Viral suppression toward the end of one pregnancy does not necessarily carry over into the next pregnancy, an analysis of data on 736 U.S. women published in Journal of Acquired Immune Deficiency Syndromes showed.
The women all participated in the SMARTT study of pediatric HIV between 2007 and 2018; each had at least two live-born children during that time span. Around the delivery of their first pregnancy during the study period, more than 80% of participants were virally suppressed.
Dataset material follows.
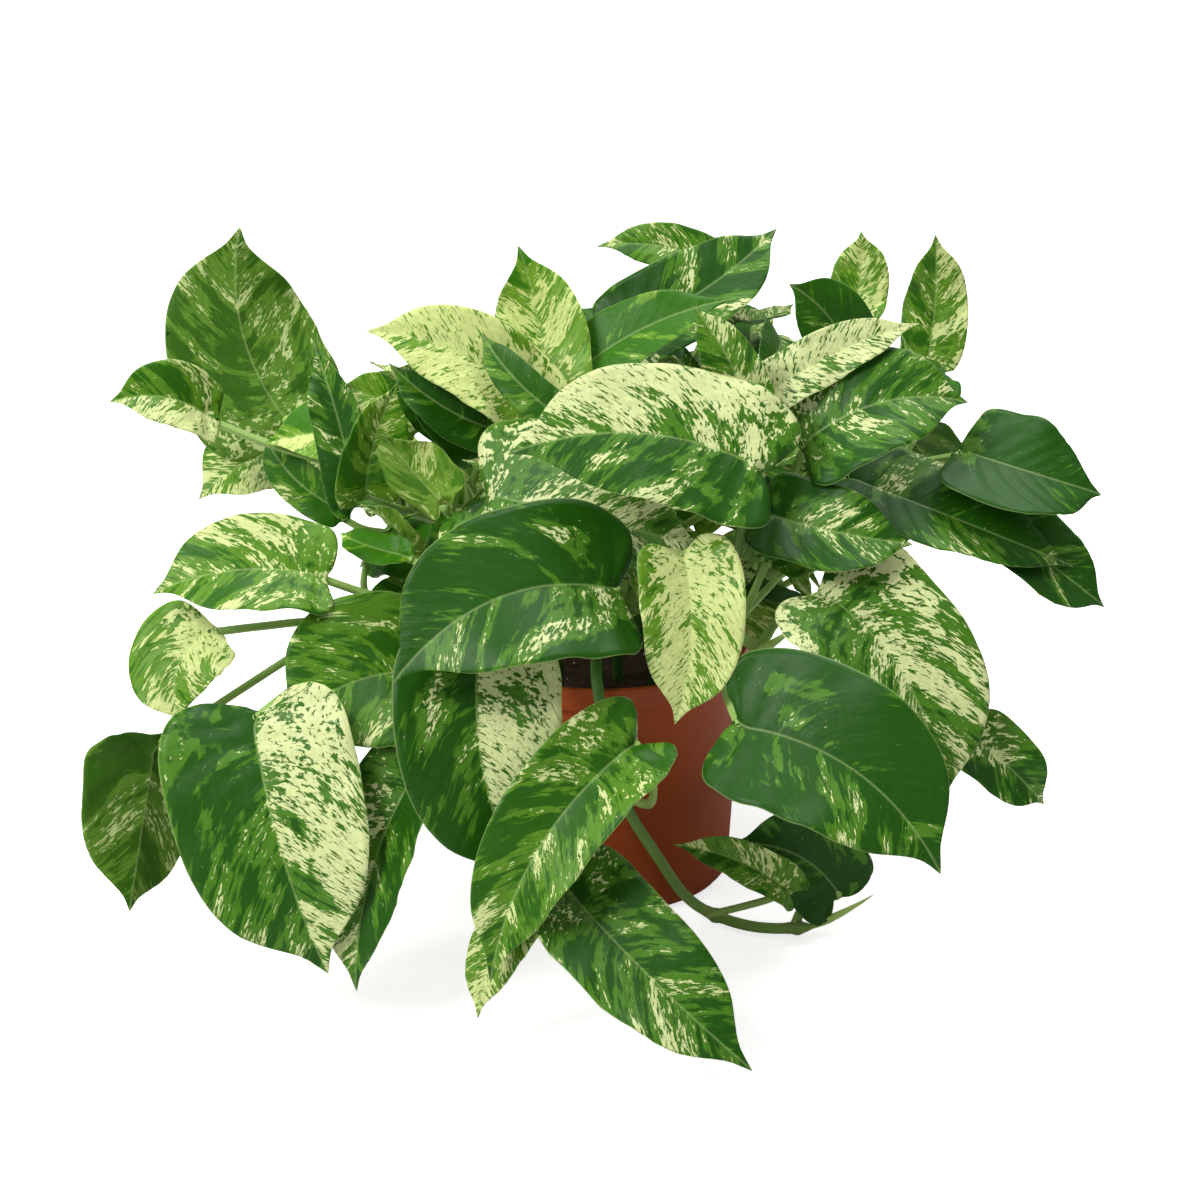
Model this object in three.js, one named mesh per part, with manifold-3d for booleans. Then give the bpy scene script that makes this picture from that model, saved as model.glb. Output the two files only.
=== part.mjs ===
// Potted pothos: a plastic grower pot, its soil, the rooted vines and their leaves.
// Millimetres, +Z up, +X to the right, -Y to the front. The origin is the centre of the pot's foot.
import * as THREE from 'three';
import { mergeVertices } from 'three/addons/utils/BufferGeometryUtils.js';
import Module from 'manifold-3d';

const wasm = await Module();
wasm.setup();

// ---------------------------------------------------------------- driving dimensions

const CLEARANCE = 0.3; // gap kept between pieces that touch on the real plant

const POT = {
  height: 129,
  rimRadius: 76,
  bandHeight: 13, // the thicker band under the lip
  bandStep: 2.4, // how far the band stands out from the wall
  footRadius: 66,
  cornerRadius: 6, // rounding between foot and wall
  wall: 1.4,
  floor: 2,
  segments: 56,
};

const DRAIN = { count: 8, width: 13, height: 7, depth: 12, firstAngle: 20 };

const SOIL = { headspace: 13, dish: 3 }; // top below the lip, and how far the middle lies lower

const VINE = { radius: 3.1, sides: 8, stepLength: 9, upright: 9 }; // upright: straight out of the soil

const LEAF = {
  scale: 1, // overall blade width
  petioleRadius: 1.9,
  thickness: 0.9, // of the blade
  ribHeight: 0.8, // how far the midrib stands out underneath
  ribHalfWidth: 1.1,
  ripple: 1.6, // waviness of the margin
};

// The places below are drawn on a pot of this rim radius and height, and follow the pot's own.
const DRAWN = { rimRadius: 76, height: 129 };

// How a leaf that would cross a piece already there is eased forwards or backwards, and how high its
// petiole then arches.
const EASE = { step: 4, tries: 20, direction: [0, -0.94, 0.34], arches: [0.5, 1.2, 0, -0.6], gap: 0.5 };

// ---------------------------------------------------------------- the plant, vine by vine
// Each vine's path runs from the soil to its tip. Each row under it is a leaf: the share of the path
// at which it grows (node), the place of its blade's base and tip, the way its upper side faces, its
// width, how far the midrib arches (bow), how steeply the halves fold up (fold, degrees) and how far
// the midrib bends to its right (sway).

const PLANT = [
  {
    name: 'centre',
    path: [[8, -20, 114], [8, -22, 140], [14, -34, 160], [20, -52, 178], [24, -74, 192]],
    leaves: [
      [0.98, [6, -136, 204], [-96, -178, 174], [-1, -8, 7], 84, 16, 8, 12],
      [0.84, [76, -112, 255], [-44, -128, 268], [0, -8, 7], 74, 6, 4, 12],
      [0.7, [-58, -62, 226], [47, -88, 208], [0, -7, 7], 86, 6, 8, 2],
      [0.42, [-34, -38, 262], [-115, -42, 303], [1, -8, 6], 48, 6, 12, 8],
      [0.34, [-48, -38, 250], [-104, -42, 287], [1, -8, 5], 30, 4, 16, -6],
      [0.26, [-29, -12, 256], [-42, 22, 329], [0, -9, 3], 50, -6, 12, 4],
      [0.91, [38, -122, 216], [34, -150, 142], [1, -9, 3], 52, 5, 16, -5],
    ],
  },
  {
    name: 'left',
    path: [[-30, -28, 114], [-34, -34, 138], [-56, -58, 150], [-86, -84, 152], [-112, -100, 148]],
    leaves: [
      [0.98, [-164, -150, 144], [-129, -190, 31], [-1, -10, 4], 94, 10, 8, 3],
      [0.86, [-88, -112, 153], [-150, -150, 142], [-1, -8, 6], 84, 8, 8, 4],
      [0.74, [-136, -98, 197], [-214, -112, 193], [-1, -6, 8], 58, 6, 12, 4],
      [0.92, [-190, -108, 172], [-200, -130, 134], [-3, -9, 4], 50, 4, 10, 8],
      [0.62, [-216, -118, 117], [-228, -146, 42], [-5, 8, 3], 68, 6, 10, 4],
    ],
  },
  {
    name: 'trailing',
    path: [[-2, -46, 114], [-2, -48, 130], [-3, -66, 140], [-2, -84, 132], [4, -86, 104], [12, -76, 67],
      [26, -74, 41], [45, -68, 10.5], [62, -76, 4.1], [82, -86, 3.9], [106, -86, 4.5]],
    leaves: [
      [0.46, [15, -172, 141], [-52, -214, 38], [-3, -9, 3], 56, 14, 22, 10],
      [0.97, [119, -80, 20], [66, -84, 50], [0, -8, 4], 48, 4, 10, 8],
      [0.8, [93, -96, 30], [35, -102, 58], [2, -8, 4], 24, 4, 24, 4],
    ],
  },
  {
    name: 'front',
    path: [[-22, -44, 114], [-22, -46, 132], [-26, -66, 146], [-30, -90, 146], [-30, -112, 126],
      [-26, -126, 98], [-20, -132, 74]],
    leaves: [
      [0.6, [-58, -150, 178], [-38, -184, 76], [1, -10, 4], 80, 8, 10, 8],
      [0.97, [-17, -200, 79], [69, -254, 12], [4, -8, 6], 62, 8, 12, 6],
      [0.88, [-26, -198, 74], [-58, -222, 22], [-4, -8, 4], 30, 4, 12, 6],
      [0.76, [-88, -180, 128], [-116, -208, 28], [-5, -8, 2], 52, 8, 22, 4],
    ],
  },
  {
    name: 'front_right',
    path: [[26, -40, 114], [28, -44, 138], [44, -66, 158], [62, -96, 168], [76, -118, 166]],
    leaves: [
      [0.86, [64, -168, 148], [156, -206, 90], [2, -8, 5], 82, 12, 12, -12],
      [0.98, [105, -130, 200], [160, -172, 106], [5, -8, 4], 84, 12, 12, -10],
    ],
  },
  {
    name: 'right',
    path: [[44, -10, 114], [50, -12, 140], [74, -20, 164], [102, -30, 182], [126, -42, 190]],
    leaves: [
      [0.74, [98, -72, 256], [176, -66, 274], [0, -7, 7], 62, 10, 10, -6],
      [0.84, [120, -54, 232], [230, -72, 192], [1, -5, 8], 54, 10, 12, 8],
      [0.91, [193, -90, 221], [246, -102, 182], [3, -6, 6], 46, 6, 12, 4],
      [0.66, [80, -92, 226], [148, -104, 215], [1, -7, 6], 46, 5, 10, 4],
      [0.95, [178, -118, 122], [214, -122, 88], [4, -8, 2], 36, 5, 14, 0],
      [0.5, [98, 56, 196], [140, 98, 116], [4, 8, 5], 76, 12, 10, 6],
      [0.62, [136, 44, 232], [196, 62, 166], [6, 5, 7], 70, 12, 10, -6],
    ],
  },
  {
    name: 'back',
    path: [[20, 28, 114], [20, 32, 142], [34, 42, 170], [56, 50, 196], [78, 50, 216]],
    leaves: [
      [0.7, [179, -42, 240], [243, -52, 222], [1, -6, 8], 60, 8, 10, 6],
      [0.98, [75, -58, 272], [153, -42, 306], [-1, -8, 5], 28, 3, 12, -4],
      [0.9, [124, 30, 272], [94, 26, 308], [1, -9, 3], 38, 3, 8, 4],
      [0.82, [133, 104, 272], [137, 118, 312], [0, -9, 3], 32, -3, 8, 2],
      [0.94, [171, 84, 252], [174, 96, 316], [1, -9, 3], 36, -4, 10, 3],
      [0.66, [72, -56, 262], [43, -50, 316], [-1, -9, 3], 28, 3, 12, 3],
      [0.58, [9, 60, 272], [91, 92, 320], [-2, -8, 6], 52, 5, 12, 8],
      [0.5, [-26, -14, 262], [66, 2, 308], [-2, -7, 7], 38, 6, 10, -6],
      [0.42, [66, 132, 286], [-3, 128, 301], [0, -7, 6], 28, 5, 10, 5],
      [0.34, [20, 104, 196], [14, 150, 112], [0, 9, 5], 78, 12, 10, 6],
      [0.46, [70, 100, 214], [104, 146, 140], [2, 9, 5], 80, 12, 10, -6],
      [0.54, [40, 112, 246], [-10, 150, 190], [-1, 8, 7], 74, 10, 10, 8],
      [0.26, [56, 96, 140], [74, 128, 52], [1, 10, 3], 66, 8, 10, 4],
    ],
  },
  {
    name: 'left_back',
    path: [[-36, 18, 114], [-40, 20, 138], [-64, 26, 158], [-94, 30, 176], [-116, 32, 190]],
    leaves: [
      [0.98, [-164, 44, 232], [-186, 72, 326], [-4, 9, 2], 84, 6, 8, 10],
      [0.9, [-198, 0, 246], [-243, -26, 262], [0, -8, 7], 40, 6, 16, 4],
      [0.94, [-150, 92, 204], [-212, 60, 182], [0, -6, 9], 58, 6, 8, 4],
      [0.8, [-123, -20, 208], [-144, 0, 286], [-3, -9, 2], 30, 4, 14, 4],
      [0.7, [-116, -48, 222], [-99, -50, 279], [4, -8, 2], 36, 4, 16, -5],
      [0.5, [-77, -90, 232], [-104, -92, 266], [-3, 5, 8], 40, 4, 10, 4],
      [0.44, [-62, 94, 186], [-84, 140, 98], [-2, 9, 5], 80, 12, 10, 6],
      [0.64, [-108, 84, 216], [-142, 126, 150], [-4, 8, 6], 72, 12, 10, -6],
      [0.3, [-24, 98, 138], [-34, 134, 48], [0, 10, 3], 70, 8, 10, 5],
    ],
  },
];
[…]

By early in their next pregnancy, that proportion was down to just over 50%.
Post-partum challenges to remaining in care and adherent to treatment include balancing infant care and work, transportation issues and stigma, the authors noted. “Using a family-centered care model may optimize continuous care engagement and sustained viral suppression,” they suggested.
Another challenge may have been caring for a preterm infant. Overall, 14% of first or second pregnancies delivered prior to full term. That rate rose to 21% for third pregnancies, possibly because women were older at that point or had other medical conditions.
Participants who started protease inhibitors (PIs) or integrase strand transfer inhibitors (INSTIs) during their first trimester had greater odds of preterm births than those without the respective antiretroviral regimen (adjusted odds ratio for PIs: 1.97, INSTIs: 2.39). The model did not include other risk factors, such as preeclampsia, and relatively few women were on INSTIs, study authors cautioned.
The researchers called for further exploration of the potential association between INSTIs and preterm births to more fully inform treatment guidelines.